As you can see, searching out the meaning of theological concepts given in the Scriptures requires a lot of hard work and diligent study. If our aim is to "hold fast the form of sound words" (2 Tim 1:13) and to "rightly divide" (ὀρθοτομέω, lit. "cut straight") the word of truth (2 Tim. 2:15), we have little choice, however, especially since the early church chose to regard the Greek translation of the Torah as divinely inspired (and therefore largely abandoned the study of Hebrew). The LORD has promised to give us wisdom if we ask Him, and the treasures of His word certainly warrant the efforts we expend to better understand the Scriptures.  Shalom for now, chaverim.


I took the time to write this entry primarily to give you some idea of how difficult it is to find an adequate amount of time to fully explore all the implications of verses found in a given Torah portion.

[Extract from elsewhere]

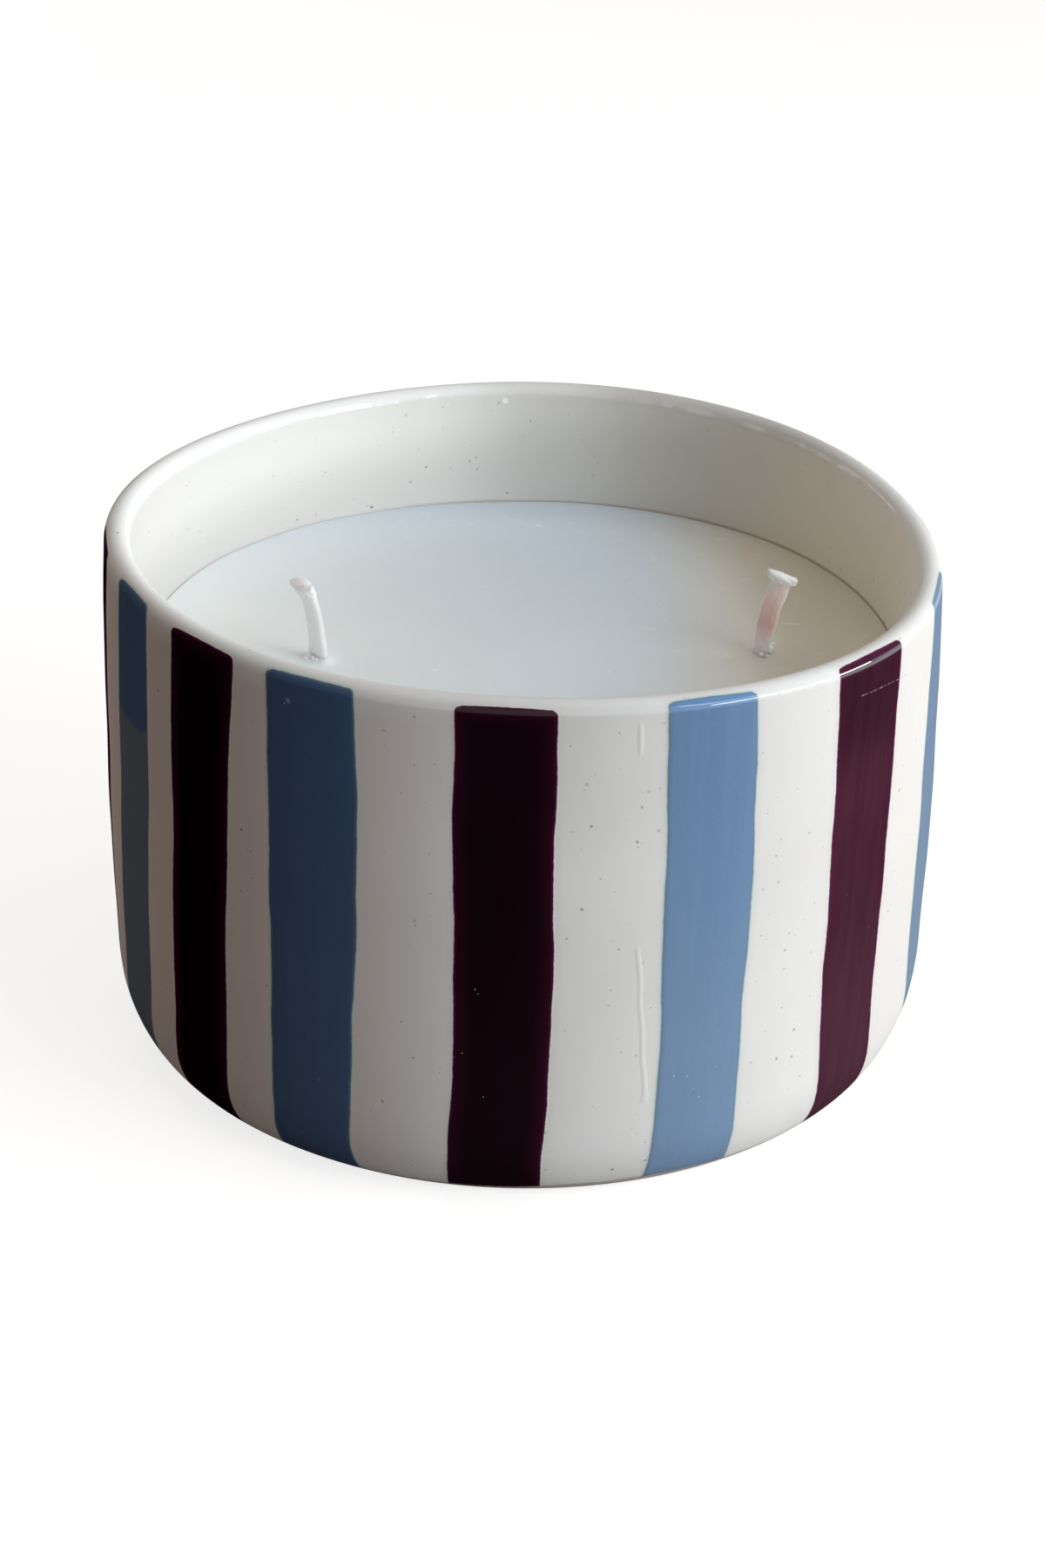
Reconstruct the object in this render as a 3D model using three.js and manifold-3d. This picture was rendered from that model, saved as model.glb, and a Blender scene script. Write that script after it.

It seems that as soon as I start digging into the texts it is time to move ahead to the next Torah portion, and therefore I always feel a bit behind the curve while writing every week...  Please agree with my heart's prayer that God would impart wisdom to me so that I can focus on the critical issues rather than becoming bound by the constraints of the weekly Torah reading schedule.  Shalom chaverim.